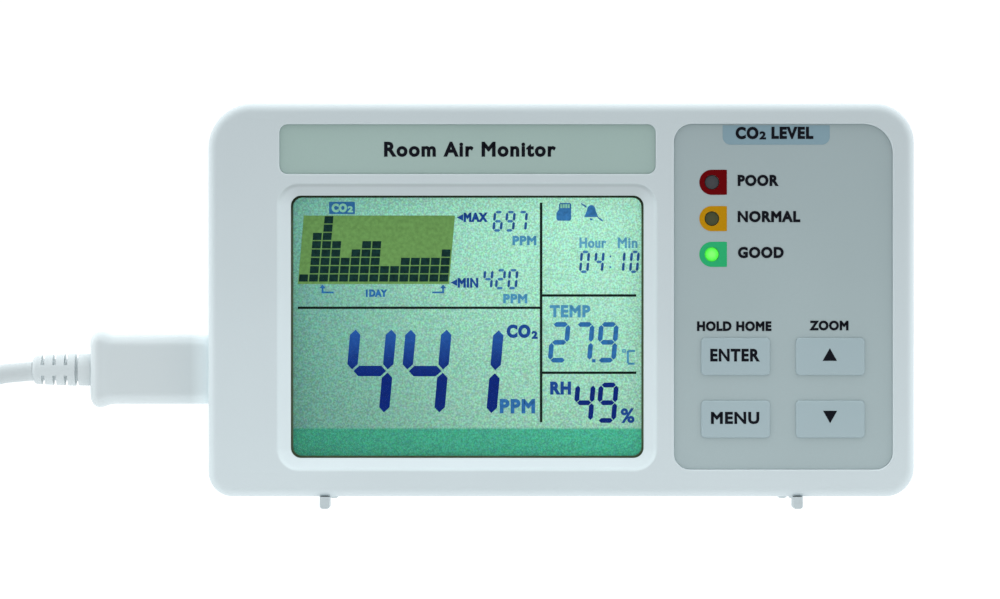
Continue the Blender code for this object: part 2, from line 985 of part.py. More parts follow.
def gas_sensor():
    """Infrared absorption sensor on its own small board, with its tube along X."""
    finish(
        block(
            "gas_sensor_board", (-27 * MM, -13.9 * MM, 29 * MM), (18 * MM, -12.7 * MM, 51 * MM)
        ),
        BOARD_GREEN,
    )
    finish(
        block(
            "gas_sensor_header", (-24 * MM, ON_BACK, 30.5 * MM), (-9 * MM, -14.2 * MM, 33 * MM)
        ),
        DARK_PLASTIC,
    )
    start, end = ((x, TUBE_Y, TUBE_Z) for x in TUBE_ENDS)
    way = rod(
        "cut_gas_tube",
        2.8 * MM,
        (start[0] - MM, TUBE_Y, TUBE_Z),
        (end[0] + MM, TUBE_Y, TUBE_Z),
        CUTTERS,
    )
    window = block(
        "cut_gas_window",
        (-13 * MM, -7 * MM, TUBE_Z - 1.2 * MM),
        (3 * MM, -3 * MM, TUBE_Z + 1.2 * MM),
        CUTTERS,
    )
    finish(cut(rod("gas_sensor_tube", 3.8 * MM, start, end), way, window), GOLD)
    finish(
        rod(
            "gas_sensor_lamp",
            2.4 * MM,
            (start[0] - 5 * MM, TUBE_Y, TUBE_Z),
            (start[0] + 3 * MM, TUBE_Y, TUBE_Z),
            sides=16,
        ),
        CLEAR,
    )
    finish(
        rod(
            "gas_sensor_detector",
            3.6 * MM,
            (end[0] + GAP, TUBE_Y, TUBE_Z),
            (end[0] + 5 * MM, TUBE_Y, TUBE_Z),
            sides=16,
        ),
        STEEL,
    )


def label():
    finish(
        plate(
            "rating_label",
            *shrunk(LABEL_LOW, LABEL_HIGH, GAP),
            -2.3 * MM,
            -2.1 * MM,
            corners=1.7 * MM,
        ),
        PAPER,
    )


def memory_card():
    """The card in its socket, a sleeve that is open towards +X."""
    socket = block(
        "card_socket",
        (64.5 * MM, ON_BACK, CARD_Z - 7.2 * MM),
        (78.0 * MM, -13.6 * MM, CARD_Z + 7.2 * MM),
    )
    way = block(
        "cut_card_way",
        (66 * MM, -15.7 * MM, CARD_Z - CARD_HALF - GAP),
        (79 * MM, -14.1 * MM, CARD_Z + CARD_HALF + GAP),
        CUTTERS,
    )
    finish(cut(socket, way), STEEL)
    card = block(
        "memory_card",
        (66.7 * MM, -15.4 * MM, CARD_Z - CARD_HALF),
        (81.7 * MM, -14.4 * MM, CARD_Z + CARD_HALF),
    )
    finish(card, DARK_PLASTIC)


def foot_pad(name, pivot, front, where):
    """The part of a foot that touches the table, with rounded lower edges."""
    bm = bmesh.new()
    half = Vector((FOOT_WIDTH, FOOT_PAD, FOOT_HEIGHT)) / 2
    middle = Vector((0, front + half.y - pivot.y, half.z))
    stretch = Matrix.Translation(middle) @ Matrix.Diagonal((*half, 1))
    bmesh.ops.create_cube(bm, size=2, matrix=stretch)
    bevel(bm, edges_where(bm, lambda co: co.z < 0.1 * MM), 0.7 * MM, 3)
    mesh = bpy.data.meshes.new(name)
    bm.to_mesh(mesh)
    bm.free()
    smooth(mesh)
    return add(name, mesh, where, pivot)


def foot(name, side):
    """A thin bar with a pad at each end, which swivels about its neck. The neck's
    flange is trapped between the two shells."""
    pivot = Vector((side * FOOT_X, CASE_SPLIT, 0))
    pads = [
        foot_pad(name, pivot, FOOT_FRONT, PARTS),
        foot_pad(f"{name}_rear_pad", pivot, FOOT_BACK - FOOT_PAD, CUTTERS),
    ]
    bar = block(
        f"{name}_bar",
        (pivot.x - FOOT_BAR_WIDTH / 2, FOOT_FRONT + MM, FOOT_BAR_LOW),
        (pivot.x + FOOT_BAR_WIDTH / 2, FOOT_BACK - MM, FOOT_BAR_HIGH),
        CUTTERS,
    )
    neck = rod(
        f"{name}_neck",
        FOOT_NECK,
        (*pivot.xy, FOOT_BAR_HIGH - 0.4 * MM),
        (*pivot.xy, FOOT_FLANGE_LOW + 0.4 * MM),
        CUTTERS,
        sides=16,
    )
    flange = rod(
        f"{name}_flange",
        FOOT_FLANGE,
        (*pivot.xy, FOOT_FLANGE_LOW),
        (*pivot.xy, FOOT_FLANGE_HIGH),
        CUTTERS,
        sides=16,
    )
    finish(join(pads[0], pads[1], bar, neck, flange), WHITE_PLASTIC)


def power_socket():
    socket = block(
        "power_socket",
        (-81.2 * MM, ON_BACK, PLUG_Z - 4.5 * MM),
        (-72 * MM, -11.8 * MM, PLUG_Z + 4.5 * MM),
    )
    way = block(
        "cut_power_socket",
        (-82 * MM, -15.8 * MM, PLUG_Z - 4.1 * MM),
        (-73 * MM, -12.2 * MM, PLUG_Z + 4.1 * MM),
        CUTTERS,
    )
    tongue = block(
        "power_socket_tongue",
        (-79.5 * MM, -14.3 * MM, PLUG_Z - 2.5 * MM),
        (-72.5 * MM, -13.7 * MM, PLUG_Z + 2.5 * MM),
        CUTTERS,
    )
    cut(socket, way)
    finish(join(socket, tongue), STEEL)


def shell_tube(name, low, high, wall, depth):
    """A rectangular metal plug shell, open at its +X end."""
    shell = block(name, low, high)
    way = block(
        f"cut_{name}",
        (high[0] - depth, low[1] + wall, low[2] + wall),
        (high[0] + MM, high[1] - wall, high[2] - wall),
        CUTTERS,
    )
    return finish(cut(shell, way), STEEL)


def plug_sections():
    """Plug moulding from the case outwards: (X, half height, half thickness, radius)."""
    return (
        (-82.45, 8.15, 4.25, 2.0),
        (-105.4, 8.15, 4.25, 2.0),
        (-106.95, 8.6, 4.6, 2.3),
        (-108.5, 8.95, 4.8, 2.5),
        (-109.9, 8.3, 4.3, 2.5),
        (-110.5, 7.1, 3.2, 2.4),
    )


def power_plug():
    rings = []
    for x, half_height, half_thickness, radius in plug_sections():
        low = (PLUG_Y - half_thickness * MM, PLUG_Z - half_height * MM)
        high = (PLUG_Y + half_thickness * MM, PLUG_Z + half_height * MM)
        ring = rounded_ring(low, high, radius * MM, steps=3)
        rings.append([(x * MM, y, z) for y, z in ring])
    finish(loft("power_plug", rings, PARTS), LEAD_PLASTIC)
    shell_tube(
        "power_plug_shell",
        (-82.15 * MM, -15.5 * MM, PLUG_Z - 3.8 * MM),
        (-75.2 * MM, -12.5 * MM, PLUG_Z + 3.8 * MM),
        0.4 * MM,
        5.5 * MM,
    )


def strain_relief():
    """A sleeve with four grooves, from the plug's back along -X."""
    profile = [(0, 13.3), (3.2, 13.3)]
    for groove in (11.0, 8.6, 6.2, 3.4):
        radius = 3.25 + 0.3 * (13.3 - groove) / 13.3
        profile += [
            (radius, groove + 0.5),
            (2.6, groove + 0.5),
            (2.6, groove - 0.5),
            (radius, groove - 0.5),
        ]
    profile += [(3.55, 0), (0, 0)]
    points = [(radius * MM, height * MM) for radius, height in profile]
    sleeve = turned(
        "strain_relief", points, (-110.8 * MM, PLUG_Y, PLUG_Z - 0.2 * MM), (-1, 0, 0)
    )
    finish(sleeve, LEAD_PLASTIC)


def tie_frame(prefix, where, half_width, outward, inward):
    """A square band round one side of the coil's section. The outside is moved out
    and the inside drawn in by the two margins."""
    centre = COIL_CENTRE + Vector((COIL_MIDDLE, 0, (COIL_LOW + COIL_HIGH) / 2))
    half_x = COIL_HALF - TIE_SINK
    half_z = (COIL_HIGH - COIL_LOW) / 2 - TIE_SINK
    way_margin = -inward
    band_margin = TIE_THICKNESS + outward
    way_half = Vector((half_x + way_margin, half_width + MM, half_z + way_margin))
    band_half = Vector((half_x + band_margin, half_width, half_z + band_margin))
    band = block(prefix, centre - band_half, centre + band_half, where)
    way = block(f"{prefix}_way", centre - way_half, centre + way_half, CUTTERS)
    return cut(band, way)


def lead():
    finish(tube("lead_cord", smooth_route(LEAD_ROUTE, 10 * MM), LEAD_RADIUS), LEAD_PLASTIC)
    finish(tube("lead_tail", smooth_route(TAIL_ROUTE, 8 * MM), LEAD_RADIUS), LEAD_PLASTIC)
    inner, outer = COIL_MIDDLE - COIL_HALF, COIL_MIDDLE + COIL_HALF
    profile = (
        (inner, COIL_HIGH - COIL_CHAMFER),
        (inner + COIL_CHAMFER, COIL_HIGH),
        (outer - COIL_CHAMFER, COIL_HIGH),
        (outer, COIL_HIGH - COIL_CHAMFER),
        (outer, COIL_LOW + COIL_CHAMFER),
        (outer - COIL_CHAMFER, COIL_LOW),
        (inner + COIL_CHAMFER, COIL_LOW),
        (inner, COIL_LOW + COIL_CHAMFER),
        (inner, COIL_HIGH - COIL_CHAMFER),
    )
    coil = turned("lead_coil", profile, COIL_CENTRE, (0, 0, 1), sides=32)
    cut(coil, tie_frame("tie_groove", CUTTERS, TIE_HALF_WIDTH + GAP, MM, GAP))
    finish(coil, LEAD_PLASTIC)
    finish(tie_frame("coil_tie", PARTS, TIE_HALF_WIDTH, -0.1 * MM, 0), DARK_PLASTIC)


def far_plug():
    """The plug at the lead's far end, lying on the coil and pointing along +X."""
    body = block(
        "far_plug",
        (-185 * MM, FAR_PLUG_Y - 8 * MM, FAR_PLUG_Z - 4 * MM),
        (-163 * MM, FAR_PLUG_Y + 8 * MM, FAR_PLUG_Z + 4 * MM),
        corners=1.5 * MM,
        steps=2,
        front_edge=1.2 * MM,
        back_edge=1.2 * MM,
    )
    boot_profile = [(0, 10.5), (3.4, 10.5), (2.8, 0), (0, 0)]
    boot = turned(
        "far_plug_boot",
        [(radius * MM, height * MM) for radius, height in boot_profile],
        (-194.8 * MM, FAR_PLUG_Y, FAR_PLUG_Z),
        (1, 0, 0),
        CUTTERS,
        sides=16,
    )
    finish(join(body, boot), LEAD_PLASTIC)
    shell_tube(
        "far_plug_shell",
        (-162.7 * MM, FAR_PLUG_Y - 6 * MM, FAR_PLUG_Z - 2.25 * MM),
        (-151 * MM, FAR_PLUG_Y + 6 * MM, FAR_PLUG_Z + 2.25 * MM),
        0.5 * MM,
        8 * MM,
    )


front_case()
rear_cover()
front_fittings()
display()
keys()
switches()
lamps()
main_board()
screws()
board_fittings()
gas_sensor()
label()
memory_card()
foot("foot_left", -1)
foot("foot_right", 1)
power_socket()
power_plug()
strain_relief()
lead()
far_plug()
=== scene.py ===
"""Looks of the carbon dioxide monitor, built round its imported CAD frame.

Metres, +Z up. The front faces -Y, X is centred on the case and the feet stand on
Z = 0. Printed matter is laid out in millimetres and scaled by MM where it is made.
"""

import math

import bmesh
import bpy
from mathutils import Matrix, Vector


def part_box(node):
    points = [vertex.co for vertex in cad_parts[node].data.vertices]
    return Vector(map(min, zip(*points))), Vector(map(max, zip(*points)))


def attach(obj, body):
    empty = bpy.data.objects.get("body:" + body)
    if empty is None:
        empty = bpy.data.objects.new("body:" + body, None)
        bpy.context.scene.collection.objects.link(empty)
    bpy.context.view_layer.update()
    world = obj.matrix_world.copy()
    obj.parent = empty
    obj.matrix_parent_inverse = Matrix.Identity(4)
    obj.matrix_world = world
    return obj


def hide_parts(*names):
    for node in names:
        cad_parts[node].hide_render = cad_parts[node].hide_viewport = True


MM = 0.001
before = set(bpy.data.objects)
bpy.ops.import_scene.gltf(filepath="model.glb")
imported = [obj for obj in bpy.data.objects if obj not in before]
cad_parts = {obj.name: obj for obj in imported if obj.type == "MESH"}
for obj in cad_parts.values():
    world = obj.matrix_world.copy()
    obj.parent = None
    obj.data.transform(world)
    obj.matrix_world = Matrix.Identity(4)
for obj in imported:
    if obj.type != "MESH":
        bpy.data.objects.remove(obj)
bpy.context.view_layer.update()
scene = bpy.context.scene

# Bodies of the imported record
MONITOR = "monitor"
POWER_LEAD = "power_lead"
CARD = "card"

# Camera and view
CAMERA_AT = Vector((-14.25, -928, 48.7)) * MM
VIEW_WIDTH = 232.3 * MM  # width of the view at the case's front face
SENSOR_WIDTH = 36.0

# Case
CASE_LOW, CASE_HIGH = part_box("front_case")
REAR_LOW, REAR_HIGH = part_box("rear_cover")
SPLIT_FRONT = CASE_HIGH.y
SPLIT = SPLIT_FRONT + 0.15 * MM
CASE_FRONT = CASE_LOW.y
CASE_BACK = REAR_HIGH.y
CASE_RADII = (10.3 * MM, 9.2 * MM, 6.7 * MM, 5.7 * MM)
CASE_EDGE = 2.4 * MM
SEAM_EDGE = 0.25 * MM
WALL = 2.2 * MM
FRONT_INSIDE = -25.3 * MM
BACK_INSIDE = -4.2 * MM
LIP_INSET = 2.5 * MM
LIP_WALL = 1.2 * MM
LEDGE_BACK = -12.5 * MM

# Front of the case
DISH_LOW = (-66.2 * MM, 8.8 * MM)
DISH_HIGH = (22.3 * MM, 75.8 * MM)
DISH_RADIUS = 5.3 * MM
DISH_FLOOR = -26.4 * MM
# The dish from its rim to the window: (share of the way in, share of the depth)
DISH_PROFILE = (
    (-0.10, 0.0),
    (-0.03, 0.02),
    (0.03, 0.07),
    (0.10, 0.18),
    (0.20, 0.36),
    (0.28, 0.47),
    (0.38, 0.55),
    (0.60, 0.71),
    (1.0, 1.0),
)
WINDOW_RADIUS = 2.0 * MM
WINDOW_MARGIN = 0.4 * MM
RECESS_FLOOR = -26.7 * MM
RECESS_LIP = 0.45 * MM
GAP = 0.3 * MM
FILM_GROWTH = 0.29 * MM  # the printed films nearly fill their recesses
FILM_EDGE = 0.12 * MM
NAME_RADII = (1.9 * MM,) * 4
PANEL_RADII = (4.2 * MM, 6.8 * MM, 4.0 * MM, 3.7 * MM)
KEY_RADII = (0.9 * MM,) * 4
KEY_FLANGE = 0.9 * MM
KEY_FLANGE_DEPTH = 0.8 * MM
KEY_EDGE = 0.4 * MM
KEY_GAP = 0.01 * MM
LED_X = 35.0 * MM
LED_HOLE = 1.7 * MM
LENS_TOP = -27.3 * MM
LAMPS = {"poor": 75.95 * MM, "normal": 67.5 * MM, "good": 59.2 * MM}
KEYS = ("enter", "menu", "up", "down")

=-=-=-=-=

→ Written problem:
In the listing above, find the line containing "front_case()" and the line containing "if empty is". Output them and every line between, exactly, and nothing else.

→ Written reply:
front_case()
rear_cover()
front_fittings()
display()
keys()
switches()
lamps()
main_board()
screws()
board_fittings()
gas_sensor()
label()
memory_card()
foot("foot_left", -1)
foot("foot_right", 1)
power_socket()
power_plug()
strain_relief()
lead()
far_plug()
=== scene.py ===
"""Looks of the carbon dioxide monitor, built round its imported CAD frame.

Metres, +Z up. The front faces -Y, X is centred on the case and the feet stand on
Z = 0. Printed matter is laid out in millimetres and scaled by MM where it is made.
"""

import math

import bmesh
import bpy
from mathutils import Matrix, Vector


def part_box(node):
    points = [vertex.co for vertex in cad_parts[node].data.vertices]
    return Vector(map(min, zip(*points))), Vector(map(max, zip(*points)))


def attach(obj, body):
    empty = bpy.data.objects.get("body:" + body)
    if empty is None:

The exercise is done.